EXERCISE GOAL: Reproduce exactly the opening lines of the listing, stopping after the line that contains "lip_fillet = 0.8" and including it.

DATA EXTRACT:
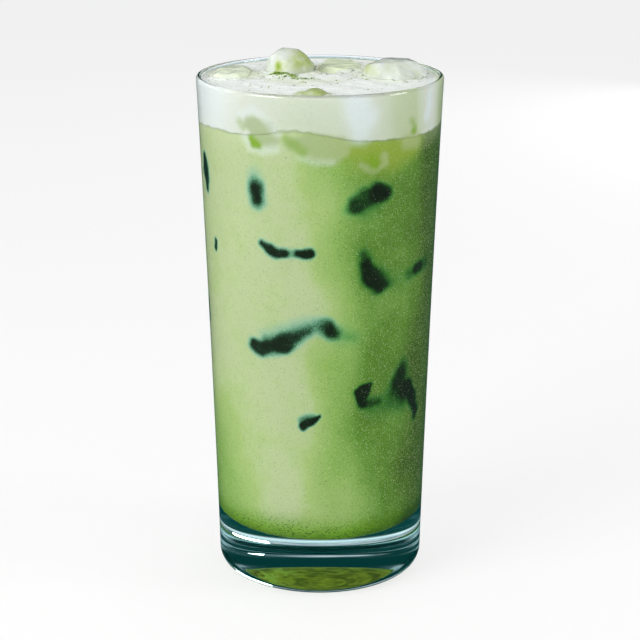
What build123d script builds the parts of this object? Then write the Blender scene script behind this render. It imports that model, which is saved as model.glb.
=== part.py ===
"""An iced matcha latte in a tall glass: green latte, a milk cap and five ice blocks.

The glass is one revolved solid with a heavy base.  The latte and the milk cap fill its
bore and meet at a wavy surface.  Both are cut round the ice blocks that stand out of
the milk.  Millimetres, +Z up, origin on the axis at the plane the glass stands on.
"""
import math
import os

from build123d import *

# --- The glass ---------------------------------------------------------------------
glass_height = 160.0
rim_radius = 38.0  # outside, at the lip
heel_radius = 32.5  # outside, where the wall would meet the standing plane
wall_bow = 0.35  # how far the wall lies inside a straight line at half the height
heel_fillet = 5.5
foot_ring = 1.4  # width of the flat ring that the glass stands on
punt_depth = 4.0  # the hollow under the base, inside that ring
lip_wall = 1.7  # glass thickness at the lip
waist_wall = 1.9  # at half the height
base_wall = 2.2  # just above the floor
floor_height = 17.0  # thickness of the heavy base
floor_fillet = 12.0  # inside corner between floor and wall
lip_fillet = 0.8

# --- The drink ---------------------------------------------------------------------
headroom = 1.5  # from the lip down to the milk where it meets the glass
milk_crown = 1.0  # how much higher the milk stands on the axis
milk_depth = 12.9  # from the top of the milk down to the latte, on average
ripple_height = 0.35  # small waves on the milk
ripple_length = 17.0

# Swells of the surface between latte and milk: azimuth in degrees (0 faces -Y, positive
# turns towards +X), height and half width.  They lie at the glass wall.
latte_swells = [
    (-11.0, 3.5, 13.5),
    (52.0, -0.4, 9.0),
    (-58.0, 1.2, 16.0),
    (88.0, 1.0, 12.0),
    (122.0, 2.2, 12.0),
    (160.0, -2.0, 10.0),
    (-150.0, 2.4, 13.0),
]

# --- The ice -----------------------------------------------------------------------
# Each block: width, depth and height; the centre of its top face, with the third number
# measured up from the milk at the glass; how it is turned about X, Y and Z in degrees;
# and the radius its corners have melted to.  They are listed as they lie in a bore of
# ice_bore, and in another bore they grow or shrink with it and so keep clear of it.
ice_bore = 36.3
ice_blocks = {
    "ice_back_left": ((14.0, 14.5, 22.0), (-8.4, 9.8, 8.0), (-12.0, 7.0, 40.0), 4.6),
    "ice_left": ((12.5, 16.5, 17.5), (-27.4, 3.0, 2.7), (4.0, -3.0, -10.0), 4.5),
    "ice_centre": ((14.0, 19.0, 19.0), (6.9, 17.5, 2.1), (3.0, 2.0, -3.0), 4.0),
    "ice_right": ((19.5, 19.0, 23.0), (23.6, 2.6, 6.1), (-4.0, 4.0, -16.0), 7.0),
    "ice_front": ((8.5, 6.5, 10.0), (-1.9, -30.0, 2.2), (6.0, -5.0, 4.0), 2.4),
}
edge_melt = 0.8  # how round a block's top and bottom edges are, beside its corners

surface_grid = 15  # points each way through which a drink surface is drawn

lip_bore = rim_radius - lip_wall
waist_radius = (rim_radius + heel_radius) / 2 - wall_bow
punt_radius = heel_radius - heel_fillet - foot_ring
milk_level = glass_height - headroom
latte_level = milk_level - milk_depth


def bore_section():
    """Half section of the space inside the glass, X outwards and Y upwards."""
    rise = floor_height / glass_height
    floor_radius = heel_radius + (rim_radius - heel_radius) * rise - base_wall
    corner = (floor_radius, floor_height)
    lip = (lip_bore, glass_height)
    with BuildSketch() as bore:
        with BuildLine():
            Polyline(lip, (0, glass_height), (0, floor_height), corner)
            ThreePointArc(corner, (waist_radius - waist_wall, glass_height / 2), lip)
        make_face()
        fillet(bore.vertices().sort_by_distance(corner)[0], floor_fillet)
    return bore.sketch


def latte_height(x, y):
    """Height of the surface between latte and milk."""
    height = latte_level
    for azimuth, swell, half_width in latte_swells:
        turn = math.radians(azimuth)
        distance = math.hypot(x - lip_bore * math.sin(turn), y + lip_bore * math.cos(turn))
        height += swell * math.exp(-((distance / half_width) ** 2))
    return height


def milk_height(x, y):
    """Height of the top of the milk."""
    inside = 1.0 - (x * x + y * y) / rim_radius**2
    wave = math.sin(2 * math.pi * x / ripple_length) * math.cos(2 * math.pi * y / ripple_length)
    return milk_level + (milk_crown + ripple_height * wave) * inside


def drink_surface(height_at):
    """A face over the whole glass that follows a height function."""
    reach = rim_radius + lip_wall
    grid = [reach * (2 * i / (surface_grid - 1) - 1) for i in range(surface_grid)]
    rows = [[Vector(x, y, height_at(x, y)) for y in grid] for x in grid]
    return Face.make_surface_from_array_of_points(rows, tol=0.02)


def finish(part, name):
    """Labels a finished piece and writes its STEP file."""
    part.label = name
    export_step(part, f"parts/{name}.step")


os.makedirs("parts", exist_ok=True)

# The glass: its whole section, with the bore cut out of it, is turned about the axis.
with BuildPart() as glass:
    with BuildSketch(Plane.XZ) as section:
        heel = (heel_radius, 0)
        lip = (rim_radius, glass_height)
        with BuildLine():
            TangentArc((0, punt_depth), (punt_radius, 0), tangent=(1, 0))
            Line((punt_radius, 0), heel)
            ThreePointArc(heel, (waist_radius, glass_height / 2), lip)
            Polyline(lip, (0, glass_height), (0, punt_depth))
        make_face()
        fillet(section.vertices().sort_by_distance(heel)[0], heel_fillet)
        add(bore_section(), mode=Mode.SUBTRACT)
        fillet(section.vertices().group_by(Axis.Y)[-1], lip_fillet)
    revolve(axis=Axis.Z)
finish(glass.part, "glass")

# The ice: rounded blocks whose tops stand out of the milk.
ice = []
ice_scale = lip_bore / ice_bore
for name, (size, place, turn, melt) in ice_blocks.items():
    width, depth, height = (ice_scale * length for length in size)
    x, y, rise = (ice_scale * length for length in place)
    corner_radius = ice_scale * melt
    with BuildPart() as block:
        with BuildSketch(Plane(Location((x, y, milk_level + rise), turn))):
            RectangleRounded(width, depth, corner_radius)
        extrude(amount=-height)
        fillet(block.faces().sort_by(Axis.Z)[-1].edges(), edge_melt * corner_radius)
        fillet(block.faces().sort_by(Axis.Z)[0].edges(), edge_melt * corner_radius)
    finish(block.part, name)
    ice.append(block.part)

latte_face = drink_surface(latte_height)
milk_face = drink_surface(milk_height)

# The latte: the bore up to the wavy surface, less the ice that reaches into it.
with BuildPart() as matcha_latte:
    with BuildSketch(Plane.XZ):
        add(bore_section())
    revolve(axis=Axis.Z)
    extrude(latte_face, amount=glass_height, dir=(0, 0, -1), mode=Mode.INTERSECT)
    add(ice, mode=Mode.SUBTRACT)
finish(matcha_latte.part, "matcha_latte")

# The milk cap: the bore between that surface and the top of the milk, less the ice.
with BuildPart() as milk_cap:
    with BuildSketch(Plane.XZ):
        add(bore_section())
    revolve(axis=Axis.Z)
    extrude(latte_face, amount=glass_height, dir=(0, 0, 1), mode=Mode.INTERSECT)
    extrude(milk_face, amount=glass_height, dir=(0, 0, -1), mode=Mode.INTERSECT)
    add(ice, mode=Mode.SUBTRACT)
finish(milk_cap.part, "milk_cap")
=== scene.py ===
# %% [markdown]
# # An iced matcha latte
#
# A tall glass with a heavy base holds green latte, a cap of milk foam and ice.  The
# model of the glass and its contents comes from CAD as a fixed frame.  This lesson
# rebuilds every piece of it as a fine mesh with its real finish, in that frame's metres.

import math

import bmesh
import bpy
import numpy as np
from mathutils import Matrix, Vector, noise
from mathutils.bvhtree import BVHTree


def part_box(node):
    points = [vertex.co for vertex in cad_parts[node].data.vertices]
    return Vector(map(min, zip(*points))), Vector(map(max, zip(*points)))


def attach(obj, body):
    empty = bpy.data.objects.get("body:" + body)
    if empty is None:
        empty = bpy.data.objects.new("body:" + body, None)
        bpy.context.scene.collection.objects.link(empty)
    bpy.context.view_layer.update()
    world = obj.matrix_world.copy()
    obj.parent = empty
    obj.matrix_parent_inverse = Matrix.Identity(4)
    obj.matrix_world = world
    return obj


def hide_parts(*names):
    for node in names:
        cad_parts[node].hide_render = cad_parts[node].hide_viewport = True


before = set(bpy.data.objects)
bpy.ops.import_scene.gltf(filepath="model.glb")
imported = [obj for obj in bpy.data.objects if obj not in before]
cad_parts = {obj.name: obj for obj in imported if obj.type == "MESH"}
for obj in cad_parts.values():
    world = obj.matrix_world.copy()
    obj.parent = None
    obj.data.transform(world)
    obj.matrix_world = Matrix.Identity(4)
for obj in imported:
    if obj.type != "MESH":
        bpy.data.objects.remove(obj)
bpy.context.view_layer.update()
print("nodes in the frame:", sorted(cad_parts))

# %% [markdown]
# ## Sizes
#
# The frame gives the height and the lip of the glass.  The bore inside it can't be read
# from a box, so its walls are named here as a glassmaker would give them.  Lengths are
# in millimetres, which is how the object is measured, and a mesh is turned into metres
# only when it is made.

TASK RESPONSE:
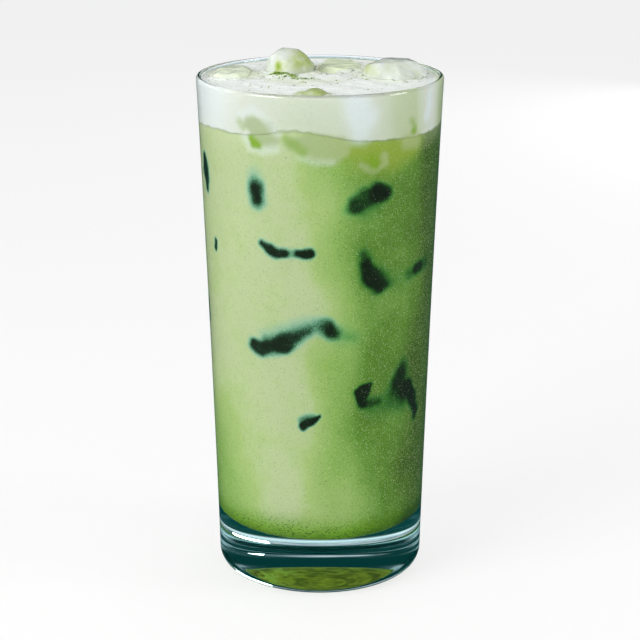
What build123d script builds the parts of this object? Then write the Blender scene script behind this render. It imports that model, which is saved as model.glb.
=== part.py ===
"""An iced matcha latte in a tall glass: green latte, a milk cap and five ice blocks.

The glass is one revolved solid with a heavy base.  The latte and the milk cap fill its
bore and meet at a wavy surface.  Both are cut round the ice blocks that stand out of
the milk.  Millimetres, +Z up, origin on the axis at the plane the glass stands on.
"""
import math
import os

from build123d import *

# --- The glass ---------------------------------------------------------------------
glass_height = 160.0
rim_radius = 38.0  # outside, at the lip
heel_radius = 32.5  # outside, where the wall would meet the standing plane
wall_bow = 0.35  # how far the wall lies inside a straight line at half the height
heel_fillet = 5.5
foot_ring = 1.4  # width of the flat ring that the glass stands on
punt_depth = 4.0  # the hollow under the base, inside that ring
lip_wall = 1.7  # glass thickness at the lip
waist_wall = 1.9  # at half the height
base_wall = 2.2  # just above the floor
floor_height = 17.0  # thickness of the heavy base
floor_fillet = 12.0  # inside corner between floor and wall
lip_fillet = 0.8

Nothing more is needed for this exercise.